Feng's voice rang out. "Begin."

Ren Huang attacked with controlled aggression — testing Wei Chen's reactions without overwhelming him immediately. Shadow whips, defensive constructs, standard techniques.

Wei Chen responded with what he knew — Shadow Blade, shadow manipulation, footwork from Feng's training. He lasted three minutes before Ren Huang found an opening and scored first blood on Wei Chen's shoulder.

"Good fundamentals," Ren Huang said, stepping back. "Your technique control is better than most new disciples. Who trained you before Sanctuary?"

"Instructor Feng. In my hometown."

Ren Huang's eyebrows rose. "Feng trained you personally? That explains the competence." He gestured at Wei Chen's shoulder — shallow cut, already clotting. "Your Shadow Blade technique is solid but predictable. Work on variation. Same attack pattern three times makes you readable."

Wei Chen nodded, filing the feedback away.

 

They rotated partners. Wei Chen faced a girl maybe thirteen, advanced Darkness magic. She crushed him in ninety seconds, demonstrating the gulf between intermediate and advanced power levels.

Third partner was closer to Wei Chen's capability — another new Outer Disciple who'd barely passed entrance exam. They fought to mutual exhaustion, neither winning decisively.

By session's end, Wei Chen had fought six different opponents. Won once. Lost four times. Drew once.

Feng called the group together. "You all survived. Good. Tomorrow we add weapons. Bring practice blades — wooden or steel, your choice. Steel cuts better but mistakes are more permanent. Decide which trade-off you prefer."

 

The session ended. Students dispersed toward bathing facilities or medical attention.

Wei Chen's shoulder needed cleaning but not stitching. He headed to his room, exhausted but satisfied.

First day complete. Schedule understood. Training begun. Feng's presence confirmed.

The Sanctuary was exactly what Elder Shen had described — harsh, demanding, unforgiving. But also structured. Fair in its own brutal way. Competence rewarded. Weakness punished. Simple rules.

Wei Chen cleaned his shoulder, changed into fresh robes, and headed to dinner.

The common hall felt different now — less foreign, more familiar. He knew the schedule, the rules, the basic hierarchy. Tomorrow would bring more challenges, but tonight he understood where he stood.

At the bottom. Rank fifty-four out of sixty-one.

But that was acceptable. Expected, even. He was nine years old, youngest Outer Disciple, freshly arrived. Starting at the bottom made sense.

Climbing from the bottom was just another challenge.

 

Wei Chen ate dinner alone, observing the social dynamics around him. Groups and alliances. Rivalries and friendships. The complex web of relationships that governed Sanctuary life.

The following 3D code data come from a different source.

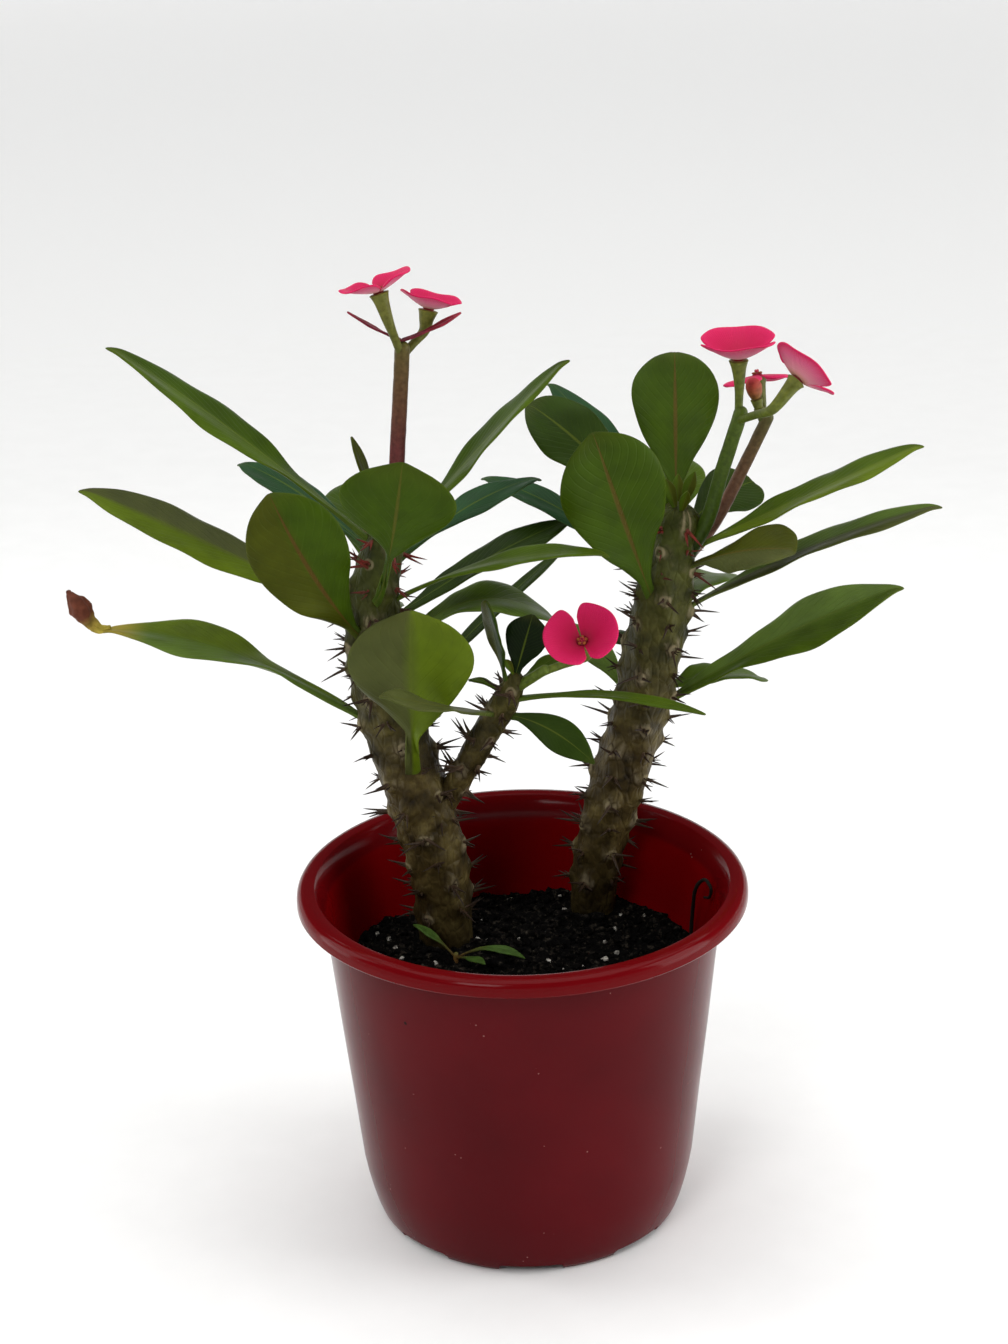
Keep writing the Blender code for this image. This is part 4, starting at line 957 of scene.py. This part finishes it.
def stem_relief(knots):
    """Relief of a stem: knobs, shallow grooves between their spiral rows, and old bark."""
    places = [(place, KNOB_RISE) for place in knob_places(knots)]
    places += [(place, LESSER_RISE) for place in knob_places(knots, 0.5)]
    knobs = [(centre + ray * radius, along, rise) for (centre, ray, along, radius), rise in places]

    def relief(centre, ray, share):
        spot = centre + ray * RELIEF_RADIUS
        total = 0.0
        for knob, along, rise in knobs:
            off = spot - knob
            climb = off.dot(along)
            distance = math.sqrt(max(0.0, off.length_squared - climb ** 2) + (KNOB_STRETCH * climb) ** 2)
            if distance < 3 * KNOB_SPREAD:
                total += rise * math.exp(-(distance / KNOB_SPREAD) ** 2)
        drawn_out = Vector((spot.x, spot.y, spot.z * 0.6))
        wrinkles = 0.4 * noise.noise(drawn_out / 4.0) + 0.25 * noise.noise(spot / 1.5)
        return total - GROOVE_DEPTH + wrinkles

    return relief


def stem_tags(knots, steps):
    """How near each place of a stem lies to a knob, and how old its skin is, both from 0 to 1."""
    rail = Rail(knots, steps)
    knobs = [centre + ray * radius for centre, ray, along, radius in knob_places(knots)]

    def step_at(along):
        return max(0, min(steps, round(along * (steps + ROUND_ROWS + 1)) - 1))

    def nearness(across, along):
        step = step_at(along)
        spot = rail.centres[step] + rail.ray(step, across) * rail.radii[step]
        return math.exp(-(min((spot - knob).length for knob in knobs) / SCAR_SPREAD) ** 2)

    def age(across, along):
        return clamp((YOUNG_SKIN_HEIGHT - rail.centres[step_at(along)].z) / AGEING_LENGTH)

    return {"knob": nearness, "age": age}


class PLANT_OT_stems(bpy.types.Operator):
    """Grows the two stems and the side branch, knobbly and scarred"""

    bl_idname = "plant.make_stems"
    bl_label = "Stems"

    def execute(self, context):
        paint = succulent_bark(context.scene.plant_colours)
        pieces = {}
        for name, (sides, steps) in STEM_GRIDS.items():
            knots = STEMS[name]
            pieces[name] = tube("stem_" + name + "_skin", knots, sides, steps, stem_tags(knots, steps),
                                stem_relief(knots), 0.8)
        left = join_pieces([pieces["left"], pieces["branch"]], "left_stem_and_branch")
        dress(left, paint, ["stem_left"], 60)
        pieces["right"].name = "right_stem"
        dress(pieces["right"], paint, ["stem_right"], 60)
        return {"FINISHED"}


def tree_of(objects):
    """A search tree over the world surfaces of some objects."""
    points, faces = [], []
    for made in objects:
        start = len(points)
        points += [made.matrix_world @ vertex.co for vertex in made.data.vertices]
        faces += [[start + index for index in polygon.vertices] for polygon in made.data.polygons]
    return BVHTree.FromPolygons(points, faces)


def grow_spines(knots, shyness, seed, lists, thickness, length_share, shift):
    """Adds the spines of one stem to the lists: curved six sided thorns on every knob."""
    points, faces, along_values, young_values = lists
    draw = random.Random(seed)
    for centre, ray, along, radius in knob_places(knots, shift):
        side = along.cross(ray)
        young = clamp((centre.z - YOUNG_SPINE_HEIGHT) / SPINE_AGEING_LENGTH)
        for number in range(draw.choice((2, 2, 3))):
            spread = draw.uniform(-0.75, 0.75) + (0.35 if number % 2 else -0.35)
            tilt = draw.uniform(-0.45, 0.65)
            way = (ray + side * spread + along * tilt).normalized()
            length = draw.uniform(*SPINE_LENGTH) * (0.6 + 0.4 * min(1.0, radius / 9)) * length_share
            foot = centre + ray * (radius + 0.4) + side * spread * 1.2 + along * draw.uniform(-0.8, 0.8)
            bend = (draw.random() - 0.5) * 1.4
            samples = [foot + way * length * part / 5 for part in range(6)]
            if any(shyness.find_nearest(place * MM)[3] < SPINE_CLEARANCE * MM for place in samples):
                continue
            across = way.orthogonal().normalized()
            other = way.cross(across)
            start = len(points)
            for share, width in SPINE_RINGS:
                middle = foot - way * 1.2 * (1 - share) + way * length * share + across * bend * share ** 2
                for corner in range(SPINE_SIDES):
                    angle = math.tau * corner / SPINE_SIDES
                    spot = middle + (across * math.cos(angle) + other * math.sin(angle)) * thickness * width
                    points.append(spot * MM)
                    along_values.append(share)
            tip = len(points)
            points.append((foot + way * length + across * bend) * MM)
            along_values.append(1.0)
            young_values += [young] * (len(points) - start)
            for base in range(start, tip - SPINE_SIDES, SPINE_SIDES):
                for corner in range(SPINE_SIDES):
                    following = (corner + 1) % SPINE_SIDES
                    faces.append((base + corner, base + following, base + SPINE_SIDES + following,
                                  base + SPINE_SIDES + corner))
            base = tip - SPINE_SIDES
            for corner in range(SPINE_SIDES):
                faces.append((base + corner, base + (corner + 1) % SPINE_SIDES, tip))
            faces.append(tuple(reversed(range(start, start + SPINE_SIDES))))


class PLANT_OT_spines(bpy.types.Operator):
    """Sets the spines on the knobs of the stems"""

    bl_idname = "plant.make_spines"
    bl_label = "Spines"

    def execute(self, context):
        # Spines stay clear of the leaves, flowers, pot and soil of the CAD model
        near = [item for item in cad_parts.values() if item.name.startswith(SPINE_NEIGHBOURS)]
        shyness = tree_of(near + [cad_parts["pot"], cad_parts["soil"]])
        paint = horny_spine()
        thickness = context.scene.plant_sizes.spine_radius / MM
        for name, stems in SPINE_GROUPS.items():
            lists = points, faces, along_values, young_values = [], [], [], []
            for stem, offset in stems:
                for seed, stoutness, length_share, shift in SPINE_ROUNDS:
                    grow_spines(STEMS[stem], shyness, seed + offset, lists, thickness * stoutness, length_share,
                                shift)
            made = listed_mesh(name, points, faces)
            made.data.attributes.new("along", "FLOAT", "POINT").data.foreach_set("value", along_values)
            made.data.attributes.new("young", "FLOAT", "POINT").data.foreach_set("value", young_values)
            dress(made, paint, [], 40)
        return {"FINISHED"}


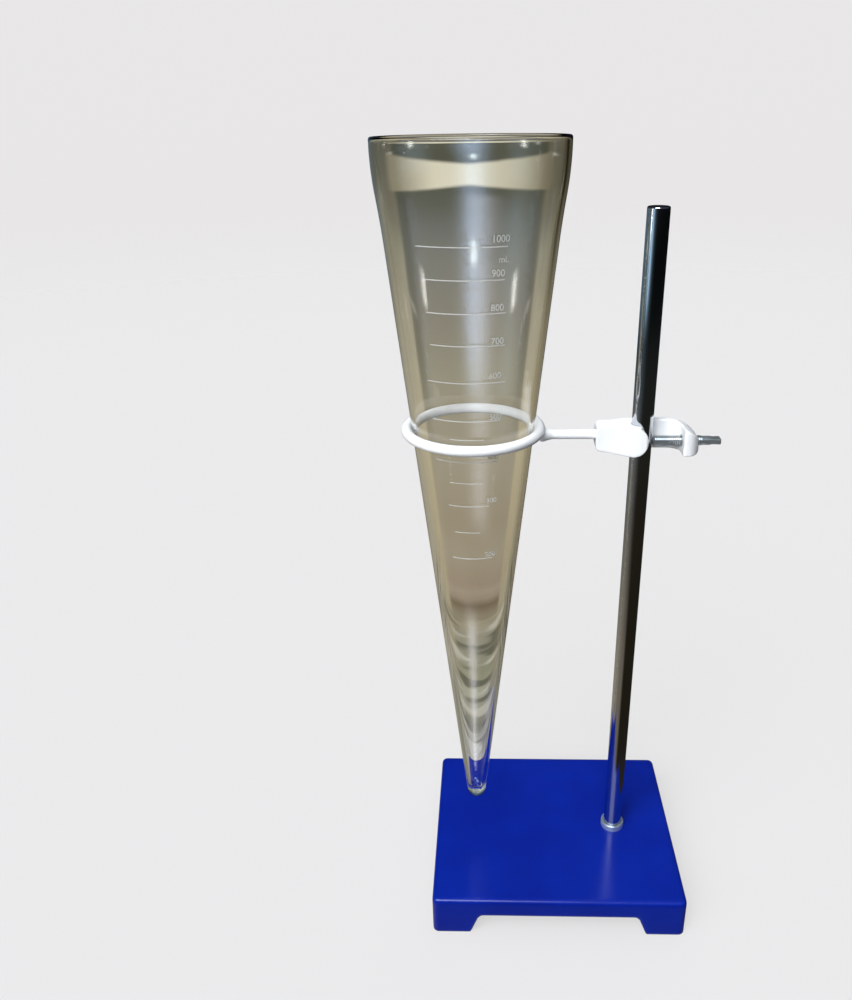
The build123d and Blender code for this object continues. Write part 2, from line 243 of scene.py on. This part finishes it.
beyond = mixc(wt, off.step(16, 22), beyond, outer_right)
beyond = mixc(wt, off.step(24, 34) * el.step(-17, -7), beyond, (0.012, 0.010, 0.006))
nz = wt.nodes.new("ShaderNodeTexNoise")
nz.inputs["Scale"].default_value, nz.inputs["Detail"].default_value = 1.0, 2.0
spread = wt.nodes.new("ShaderNodeCombineXYZ")
for axis, value in zip("XYZ", (az * 0.028, el * 0.95, el * 0.0)):
    wt.links.new(value.out, spread.inputs[axis])
wt.links.new(spread.outputs[0], nz.inputs["Vector"])
mottle = S(wt, nz.outputs[0])
blotched = el.step(-31.8, -33) * el.step(-42, -40)
beyond = mixc(wt, mottle.step(0.50, 0.60) * blotched * 0.75, beyond, (0.085, 0.085, 0.06))
beyond = mixc(wt, mottle.step(0.46, 0.36) * blotched * 0.7, beyond, (0.62, 0.60, 0.53))
beyond = mixc(wt, solid * el.step(-39.5, -41.5), beyond, (0.22, 0.22, 0.17))
# the dim room as it is mirrored
behind = el.ramp([
    (-90, (0.55, 0.58, 0.60)),
    (-66, (0.50, 0.53, 0.55)),
    (-52, (0.06, 0.06, 0.06)),
    (-40, (0.018, 0.014, 0.009)),
    (-25, (0.020, 0.016, 0.010)),
    (-17, (0.016, 0.018, 0.016)),
    (-9, (0.004, 0.005, 0.005)),
    (2, (0.004, 0.004, 0.004)),
    (14, (0.03, 0.035, 0.05)),
    (30, (0.06, 0.075, 0.11)),
    (90, (0.03, 0.04, 0.06)),
])
behind = mixc(wt, abs(az).step(80, 50) * el.step(8, 18), behind, (0.006, 0.006, 0.006))
left_wall = el.ramp([
    (-60, (0.35, 0.31, 0.23)),
    (-36, (0.34, 0.30, 0.225)),
    (-25, (0.165, 0.15, 0.132)),
    (-18.5, (0.145, 0.16, 0.165)),
    (-16.5, (0.085, 0.11, 0.115)),
    (-13.5, (0.04, 0.055, 0.07)),
    (-10, (0.10, 0.15, 0.185)),
    (0, (0.10, 0.17, 0.23)),
    (20, (0.04, 0.05, 0.06)),
])
behind = mixc(wt, az.step(-176, -92) * az.step(8, -20) * el.step(16, 4), behind, left_wall)
behind = mixc(wt, az.step(-178, -150) * az.step(-90, -118) * el.step(-27, -37) * 0.9, behind, (0.20, 0.17, 0.13))
bounced = S(wt, path.outputs["Glossy Depth"]).step(0.4, 0.6)
front_side = abs(az).step(95, 72).max((1.0 - bounced) * abs(az).step(105, 125))
room = mixc(wt, front_side * through, behind, beyond)
lit = through * bounced                    # lamps show only where the glass mirrors them
straight = through * (1.0 - bounced) * S(wt, path.outputs["Transmission Depth"]).step(3.3, 3.7)
room = mixc(wt, straight * abs(off).step(20, 32), room, walls)      # seen through both walls from another side
room = glow(room, lit * window(-178, 17, -4, 26, 4) * 4.2, (0.60, 0.80, 1.18))     # streak down the glass
room = glow(room, lit * window(-178, 5, 3.4, 4.9, 0.5) * 9.0, (0.9, 1.0, 1.0))     # lamp in it
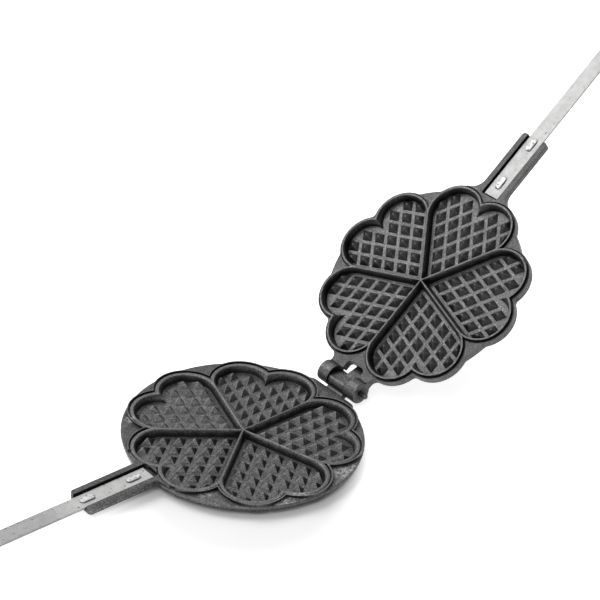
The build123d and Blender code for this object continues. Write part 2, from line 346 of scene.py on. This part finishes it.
class EdgeWearAndHighlight(NodeGroup):
    """Rounded edges: a softened normal, and a mask of where the surface turns.

    Radius is the edge's, in metres, and Break is how far noise breaks the mask up.
    """

    name = "edge_wear_and_highlight"
    inputs = {"Radius": (FLOAT, 0.0006), "Break": (FLOAT, 0.5)}
    outputs = {"Mask": FLOAT, "Normal": VECTOR}

    samples: ClassVar[int] = 4
    turn_span: ClassVar[Span] = (0.01, 0.16)
    break_mm: ClassVar[float] = 2.5
    break_span: ClassVar[Span] = (0.35, 0.6)

    def wire(self, wiring: Wiring, source: Sockets) -> dict[str, Socket]:
        """Compare the rounded normal with the true one, and break the mask up with noise.

        Args:
            wiring: the group's tree.
            source: what the group is given, by input name.

        Returns:
            What feeds each of the group's outputs.
        """
        soft = wiring.add(
            "ShaderNodeBevel", {"Radius": source["Radius"]}, samples=self.samples
        ).outputs[0]
        true = wiring.add("ShaderNodeNewGeometry").outputs["True Normal"]
        along = wiring.measure("DOT_PRODUCT", soft, true)
        turn = wiring.ramp(wiring.math("SUBTRACT", 1.0, along), *self.turn_span)
        noise = wiring.noise(wiring.place(), per_metre(self.break_mm))
        broken = wiring.math("MULTIPLY", source["Break"], wiring.ramp(noise, *self.break_span))
        keep = wiring.math("SUBTRACT", 1.0, broken)
        return {"Mask": wiring.math("MULTIPLY", turn, keep), "Normal": soft}


class PaintedShade(NodeGroup):
    """Painted shade: deep in corners, on walls, on faces turned from the light and round the pan
    floors.

    Reach is how far it looks for walls, in metres. Face is the way that the pans face, and
    Lee the way in which the darker walls face. A face stays free of painted shade that is more
    level than Lean or more open than Corner. Pool is the level of the pan floors along Face,
    round which shade is painted.
    """

    name = "painted_shade"
    inputs = {
        "Reach": (FLOAT, 0.006),
        "Face": (VECTOR, None),
        "Lee": (VECTOR, None),
        "Lean": (FLOAT, 0.62),
        "Corner": (FLOAT, 0.9),
        "Pool": (FLOAT, -1.0),
    }
    outputs = {"Mask": FLOAT}

    samples: ClassVar[int] = 6
    steep: ClassVar[float] = 0.45  # a face as steep as this counts as a wall
    shaded_side_span: ClassVar[Span] = (0.38, 0.62)
    sunk_span: ClassVar[Span] = (0.88, 0.99)
    shut: ClassVar[float] = 0.35  # a place as shut in as this is all black
    floor_shade_span: ClassVar[Span] = (0.0002, 0.0016)
    floor_shade_full: ClassVar[float] = 0.55

    def wire(self, wiring: Wiring, source: Sockets) -> dict[str, Socket]:
        """Take ambient occlusion over a short reach, stronger on leaning and lee faces.

        Args:
            wiring: the group's tree.
            source: what the group is given, by input name.

        Returns:
            What feeds each of the group's outputs.
        """
        open_sky = wiring.add(
            "ShaderNodeAmbientOcclusion", {"Distance": source["Reach"]}, samples=self.samples
        ).outputs["AO"]
        normal = wiring.normal()
        across = wiring.measure("DOT_PRODUCT", normal, source["Face"])
        along = wiring.measure("DOT_PRODUCT", normal, source["Lee"])
        wall = wiring.fade(wiring.math("ABSOLUTE", across), self.steep, source["Lean"])
        leaning = wiring.math("MAXIMUM", wall, wiring.ramp(along, *self.shaded_side_span))
        sunk = wiring.fade(open_sky, *self.sunk_span)
        sheltered = wiring.math("MULTIPLY", leaning, sunk)
        corner = wiring.fade(open_sky, self.shut, source["Corner"])
        level = wiring.measure("DOT_PRODUCT", wiring.place(), source["Face"])
        over = wiring.math("SUBTRACT", level, source["Pool"])
        low = wiring.fade(over, *self.floor_shade_span, full=self.floor_shade_full)
        floor_shade = wiring.math("MULTIPLY", low, sunk)
        return {"Mask": wiring.math("MAXIMUM", floor_shade, wiring.math("MAXIMUM", sheltered, corner))}


GRAIN = Grain()
EDGE_WEAR_AND_HIGHLIGHT = EdgeWearAndHighlight()
PAINTED_SHADE = PaintedShade()


# ---- finishes ----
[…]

He'd navigate it carefully. Build connections strategically. Avoid making enemies unnecessarily while also not appearing weak or desperate for approval.

The same pragmatic approach that had worked in his hometown would work here. Just larger scale.

After dinner, Wei Chen returned to his room. He pulled out parchment and began writing notes — observations about instructors, technique insights from library study, strategic thoughts about monthly rankings.

At midnight, the curfew bells rang. Wei Chen extinguished his candle and lay in bed, staring at darkness.

Temple lessons had been kindergarten. Elder Shen's training had been foundations. This — Shadow Sanctuary — this was real education.

Three years here minimum. Probably longer. Outer Disciple to Inner Disciple to Core Disciple. Each rank requiring demonstrated competence. Each advancement earned through skill and survival.

 

Wei Chen thought about his parents. About Lian Xiu. About promises to return.

He'd return. Eventually. After he'd become what he needed to become.

But that was years away. Right now, he was rank forty-six, nine years old, at the bottom of a hierarchy designed to break the weak and forge the strong.

Wei Chen smiled in the darkness.

He'd been at the bottom before. In his hometown, marked by Darkness magic, isolated and feared.

He'd climbed from there. He'd climb from here too.

Higher. Faster. Further than anyone expected.

Because expectations meant nothing. Only results mattered.

And Wei Chen intended to produce exceptional results.